Though Grace Slick has made it clear she isn’t interested in performing again, you sparked a reunion frenzy by joining Hot Tuna at the Beacon in late 2014. What was the impetus for that collaboration?

It was Jack Casady’s birthday and they invited me to come sing a few songs. I was playing up there in New York, too, so we went over there and we joined in with them and played and it was kind of fun. Jorma’s got all of his other guys onstage, so it’s a big scene, big sound. I had played at Jorma’s ranch before that and Jorma and Jack got up and played with me there, but we hadn’t played before that for a while.

You started in the 1960s folk scene and, in many ways, you’ve returned to that more stripped-down, song-driven approach with your trio.

Yeah, and maybe I’ll build up demand, too, and be able to add cool instruments. That would be kind of fun. You can look at kids like Ed Sheeran and people like that who just get up by themselves. It seems to me like that approach still works today. If it’s good enough for him, then I figure it’s good enough for me.

I still like listening to the old stuff, but I hear new music all the time. My little daughter will play music on the computer and I’ll say, “What is that? That’s cool, play that song again.” Then I hear stuff all the time on the radio and I try to write it down. There’s a lot of stuff happening that’s really nice, especially in Canada or Europe, actually. It all comes down to good songs, good singers, good sounds.

Now that Jefferson Airplane has passed the 50-year mark, how would you describe the band’s true legacy?

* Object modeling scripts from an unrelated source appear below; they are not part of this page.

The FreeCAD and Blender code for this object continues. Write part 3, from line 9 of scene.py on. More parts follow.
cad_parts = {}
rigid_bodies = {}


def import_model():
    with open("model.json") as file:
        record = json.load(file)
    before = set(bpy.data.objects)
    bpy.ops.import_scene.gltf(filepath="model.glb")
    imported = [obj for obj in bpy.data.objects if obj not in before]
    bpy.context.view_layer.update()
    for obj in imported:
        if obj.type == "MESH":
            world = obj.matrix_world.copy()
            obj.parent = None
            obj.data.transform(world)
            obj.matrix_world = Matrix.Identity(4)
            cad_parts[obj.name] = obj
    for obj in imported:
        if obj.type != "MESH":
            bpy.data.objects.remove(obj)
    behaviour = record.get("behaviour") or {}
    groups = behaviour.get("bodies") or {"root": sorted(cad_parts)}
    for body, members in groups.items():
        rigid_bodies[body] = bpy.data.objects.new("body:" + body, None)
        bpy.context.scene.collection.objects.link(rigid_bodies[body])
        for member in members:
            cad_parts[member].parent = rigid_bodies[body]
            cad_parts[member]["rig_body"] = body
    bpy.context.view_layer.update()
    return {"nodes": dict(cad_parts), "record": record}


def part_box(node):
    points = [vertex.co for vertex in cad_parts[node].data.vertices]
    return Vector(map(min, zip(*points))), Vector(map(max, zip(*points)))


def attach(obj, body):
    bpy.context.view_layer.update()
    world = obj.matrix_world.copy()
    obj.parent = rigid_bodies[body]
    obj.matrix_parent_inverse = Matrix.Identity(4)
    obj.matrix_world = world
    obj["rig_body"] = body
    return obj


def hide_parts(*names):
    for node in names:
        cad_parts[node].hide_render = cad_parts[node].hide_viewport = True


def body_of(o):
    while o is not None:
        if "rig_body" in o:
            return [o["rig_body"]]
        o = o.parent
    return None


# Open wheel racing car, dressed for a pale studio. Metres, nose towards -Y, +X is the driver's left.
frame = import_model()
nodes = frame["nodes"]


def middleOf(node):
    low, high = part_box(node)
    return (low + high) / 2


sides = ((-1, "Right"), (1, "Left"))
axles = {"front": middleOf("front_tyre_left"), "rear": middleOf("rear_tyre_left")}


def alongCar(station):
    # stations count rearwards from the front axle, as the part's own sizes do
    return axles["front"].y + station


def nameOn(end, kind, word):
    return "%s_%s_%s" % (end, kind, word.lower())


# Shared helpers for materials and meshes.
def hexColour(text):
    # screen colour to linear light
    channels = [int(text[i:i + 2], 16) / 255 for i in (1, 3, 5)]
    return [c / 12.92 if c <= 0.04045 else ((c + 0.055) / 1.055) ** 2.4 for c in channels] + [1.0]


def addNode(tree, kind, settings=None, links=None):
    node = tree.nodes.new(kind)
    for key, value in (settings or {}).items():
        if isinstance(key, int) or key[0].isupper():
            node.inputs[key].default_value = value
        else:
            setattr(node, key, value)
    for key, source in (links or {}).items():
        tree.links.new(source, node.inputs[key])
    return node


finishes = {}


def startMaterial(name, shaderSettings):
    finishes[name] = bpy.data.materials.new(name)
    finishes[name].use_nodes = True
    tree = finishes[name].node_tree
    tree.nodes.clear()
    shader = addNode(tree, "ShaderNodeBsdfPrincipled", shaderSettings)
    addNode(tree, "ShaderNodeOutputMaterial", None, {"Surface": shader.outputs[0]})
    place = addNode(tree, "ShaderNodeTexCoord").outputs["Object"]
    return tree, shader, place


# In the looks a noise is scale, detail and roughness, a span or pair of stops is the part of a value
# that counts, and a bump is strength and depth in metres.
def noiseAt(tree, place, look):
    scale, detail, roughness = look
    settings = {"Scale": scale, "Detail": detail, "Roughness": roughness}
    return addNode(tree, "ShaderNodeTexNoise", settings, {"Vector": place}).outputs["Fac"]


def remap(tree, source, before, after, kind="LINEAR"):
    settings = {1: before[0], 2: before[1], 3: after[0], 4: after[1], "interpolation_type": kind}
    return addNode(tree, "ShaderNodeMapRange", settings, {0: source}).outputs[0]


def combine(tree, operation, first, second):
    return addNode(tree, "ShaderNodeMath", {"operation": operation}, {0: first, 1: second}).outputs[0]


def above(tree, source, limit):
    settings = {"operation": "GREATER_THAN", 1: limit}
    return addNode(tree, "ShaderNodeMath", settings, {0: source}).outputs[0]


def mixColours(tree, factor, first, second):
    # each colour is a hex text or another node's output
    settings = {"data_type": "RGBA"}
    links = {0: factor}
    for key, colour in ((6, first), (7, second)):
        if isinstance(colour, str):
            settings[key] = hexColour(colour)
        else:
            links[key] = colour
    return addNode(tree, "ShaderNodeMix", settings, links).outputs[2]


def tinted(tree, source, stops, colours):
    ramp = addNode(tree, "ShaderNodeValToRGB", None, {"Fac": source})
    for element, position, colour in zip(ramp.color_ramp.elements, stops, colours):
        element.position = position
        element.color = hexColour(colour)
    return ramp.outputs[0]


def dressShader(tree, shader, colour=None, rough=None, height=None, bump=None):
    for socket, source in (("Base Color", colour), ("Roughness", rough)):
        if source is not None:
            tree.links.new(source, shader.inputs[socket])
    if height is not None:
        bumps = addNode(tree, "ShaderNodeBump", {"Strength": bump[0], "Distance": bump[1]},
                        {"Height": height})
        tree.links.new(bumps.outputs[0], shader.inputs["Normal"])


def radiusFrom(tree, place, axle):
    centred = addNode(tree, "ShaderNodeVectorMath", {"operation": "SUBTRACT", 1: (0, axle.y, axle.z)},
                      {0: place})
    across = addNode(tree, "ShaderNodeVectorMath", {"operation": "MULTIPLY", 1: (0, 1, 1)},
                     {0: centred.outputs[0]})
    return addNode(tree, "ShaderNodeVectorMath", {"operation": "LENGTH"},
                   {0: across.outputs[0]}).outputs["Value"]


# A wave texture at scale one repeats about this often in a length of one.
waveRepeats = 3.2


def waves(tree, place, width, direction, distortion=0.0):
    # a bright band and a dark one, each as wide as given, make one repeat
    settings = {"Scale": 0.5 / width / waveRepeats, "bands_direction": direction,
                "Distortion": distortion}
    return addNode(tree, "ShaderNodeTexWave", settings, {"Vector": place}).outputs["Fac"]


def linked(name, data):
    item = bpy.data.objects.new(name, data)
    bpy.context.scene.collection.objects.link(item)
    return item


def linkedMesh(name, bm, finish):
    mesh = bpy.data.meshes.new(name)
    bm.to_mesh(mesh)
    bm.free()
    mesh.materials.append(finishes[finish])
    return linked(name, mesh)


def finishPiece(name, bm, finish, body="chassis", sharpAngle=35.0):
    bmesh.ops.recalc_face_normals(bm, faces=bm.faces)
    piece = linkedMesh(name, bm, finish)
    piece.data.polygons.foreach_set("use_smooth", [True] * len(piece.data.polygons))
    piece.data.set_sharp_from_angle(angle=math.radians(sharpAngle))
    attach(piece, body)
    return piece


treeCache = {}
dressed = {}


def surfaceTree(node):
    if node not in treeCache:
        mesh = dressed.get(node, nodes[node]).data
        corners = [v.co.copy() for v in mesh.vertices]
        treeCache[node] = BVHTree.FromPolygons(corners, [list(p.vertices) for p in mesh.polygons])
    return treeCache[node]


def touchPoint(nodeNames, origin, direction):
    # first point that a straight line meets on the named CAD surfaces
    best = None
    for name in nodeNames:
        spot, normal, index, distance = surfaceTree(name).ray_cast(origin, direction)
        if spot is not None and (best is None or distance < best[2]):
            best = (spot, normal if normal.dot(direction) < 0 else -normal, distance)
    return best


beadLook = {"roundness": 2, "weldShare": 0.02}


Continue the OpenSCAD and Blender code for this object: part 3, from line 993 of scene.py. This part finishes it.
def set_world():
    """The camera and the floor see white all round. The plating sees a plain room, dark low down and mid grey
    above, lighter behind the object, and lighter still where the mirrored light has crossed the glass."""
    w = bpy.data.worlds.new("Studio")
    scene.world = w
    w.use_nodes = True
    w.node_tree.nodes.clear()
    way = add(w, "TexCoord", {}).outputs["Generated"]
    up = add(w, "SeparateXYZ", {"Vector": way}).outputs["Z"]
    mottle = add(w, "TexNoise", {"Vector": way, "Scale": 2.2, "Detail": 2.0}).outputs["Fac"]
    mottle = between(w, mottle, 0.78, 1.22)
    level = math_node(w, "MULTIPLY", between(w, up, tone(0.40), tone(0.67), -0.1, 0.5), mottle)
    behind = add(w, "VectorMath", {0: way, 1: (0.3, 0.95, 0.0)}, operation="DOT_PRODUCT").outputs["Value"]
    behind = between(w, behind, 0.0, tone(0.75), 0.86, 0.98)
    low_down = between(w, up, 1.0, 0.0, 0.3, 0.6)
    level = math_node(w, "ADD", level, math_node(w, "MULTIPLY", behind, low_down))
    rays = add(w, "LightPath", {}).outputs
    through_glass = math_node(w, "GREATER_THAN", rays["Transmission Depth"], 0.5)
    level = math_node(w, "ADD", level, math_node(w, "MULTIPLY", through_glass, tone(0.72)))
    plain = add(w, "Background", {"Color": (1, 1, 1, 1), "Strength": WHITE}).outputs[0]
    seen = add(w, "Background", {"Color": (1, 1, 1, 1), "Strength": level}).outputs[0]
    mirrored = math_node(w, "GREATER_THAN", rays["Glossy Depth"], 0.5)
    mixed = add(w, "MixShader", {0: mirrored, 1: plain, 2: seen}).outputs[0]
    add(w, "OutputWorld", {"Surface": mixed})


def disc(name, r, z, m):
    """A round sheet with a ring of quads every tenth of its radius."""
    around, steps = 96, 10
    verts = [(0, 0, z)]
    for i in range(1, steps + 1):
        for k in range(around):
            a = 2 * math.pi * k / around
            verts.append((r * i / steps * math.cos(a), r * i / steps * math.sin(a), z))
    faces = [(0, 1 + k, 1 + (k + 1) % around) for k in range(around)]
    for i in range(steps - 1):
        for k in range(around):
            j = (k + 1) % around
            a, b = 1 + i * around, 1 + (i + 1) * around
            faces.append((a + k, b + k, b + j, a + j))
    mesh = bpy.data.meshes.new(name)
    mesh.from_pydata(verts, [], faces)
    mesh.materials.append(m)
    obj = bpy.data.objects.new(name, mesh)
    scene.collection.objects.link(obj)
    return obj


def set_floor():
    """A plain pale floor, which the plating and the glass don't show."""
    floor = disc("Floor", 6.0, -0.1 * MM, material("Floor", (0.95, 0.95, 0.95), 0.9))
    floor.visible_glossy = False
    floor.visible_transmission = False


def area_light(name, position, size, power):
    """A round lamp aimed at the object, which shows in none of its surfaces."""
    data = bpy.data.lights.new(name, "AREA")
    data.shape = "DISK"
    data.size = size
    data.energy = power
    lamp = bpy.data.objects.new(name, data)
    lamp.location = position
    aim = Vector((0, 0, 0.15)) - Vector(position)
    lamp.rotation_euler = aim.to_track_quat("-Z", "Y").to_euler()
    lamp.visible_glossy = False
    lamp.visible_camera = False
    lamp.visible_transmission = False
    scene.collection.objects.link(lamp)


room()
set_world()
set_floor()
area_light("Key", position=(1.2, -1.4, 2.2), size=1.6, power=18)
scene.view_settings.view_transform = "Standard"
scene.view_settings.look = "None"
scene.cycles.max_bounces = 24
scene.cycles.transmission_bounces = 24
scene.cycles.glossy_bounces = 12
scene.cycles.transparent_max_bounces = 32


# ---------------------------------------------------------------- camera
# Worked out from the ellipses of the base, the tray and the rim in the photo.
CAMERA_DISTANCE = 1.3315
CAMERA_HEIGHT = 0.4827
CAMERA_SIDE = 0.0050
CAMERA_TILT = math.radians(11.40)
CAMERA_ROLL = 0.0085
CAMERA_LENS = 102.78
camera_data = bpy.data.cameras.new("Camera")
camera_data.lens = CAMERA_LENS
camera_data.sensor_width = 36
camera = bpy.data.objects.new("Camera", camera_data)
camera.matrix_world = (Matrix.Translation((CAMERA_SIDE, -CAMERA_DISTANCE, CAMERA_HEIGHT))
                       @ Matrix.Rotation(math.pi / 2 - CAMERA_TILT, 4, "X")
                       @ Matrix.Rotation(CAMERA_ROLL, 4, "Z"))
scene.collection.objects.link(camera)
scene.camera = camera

We were the first band out of the San Francisco hippie scene. I remember telling these record companies: “Oh, there are all these other guys up there playing, and there’s this girl Janis Joplin, and there are people up there called the Dead.” We would talk about all of this stuff, and all they wanted was this band called the Airplane. So we were the ones from that scene who broke through and got the record companies interested in signing these bands from Frisco.